The Chesapeake & Delaware Canal finally opened in 1829, becoming a major competitor to the railroad. Another railroad company, later called the Philadelphia, Wilmington and Baltimore Railroad (PW&B), began construction along a nearby route in the mid-1830s. In 1838, the Baltimore and Ohio Railroad began operating trains along this route between Baltimore and Philadelphia, bypassing the much smaller and less significant New Castle. On March 15, 1839, the PW&B bought the NC&F, using it as an alternate route.

The New Castle and Wilmington Rail Road was connected to the New Castle end of the system in 1852, and by 1856 the Delaware Railroad had opened, splitting from the New Castle and Frenchtown at Porter, about halfway between the two ends.
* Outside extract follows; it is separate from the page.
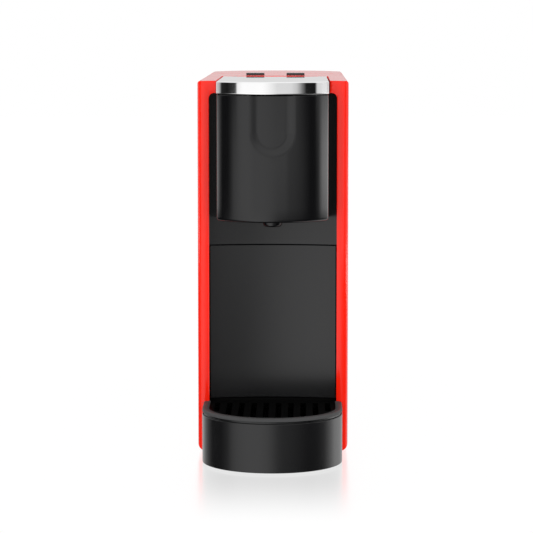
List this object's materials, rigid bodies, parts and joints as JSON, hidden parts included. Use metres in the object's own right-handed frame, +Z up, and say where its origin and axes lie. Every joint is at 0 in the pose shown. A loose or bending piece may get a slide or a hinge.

The Cecil County portion of the track bed had been abandoned by 1848, and the County Commissioners turned it into "a common neighborhood road," the Cecil Whig reported.  In 1859, the railroad was abandoned west of Porter; most of the right-of-way is still cleared.

On March 28, 1877, the New Castle and Frenchtown was merged into the PW&B, which was part of the PRR system. In 1891, the PW&B sold the old New Castle and Frenchtown line, as well as the New Castle and Wilmington, to the Delaware Railroad, which was leased to the PW&B.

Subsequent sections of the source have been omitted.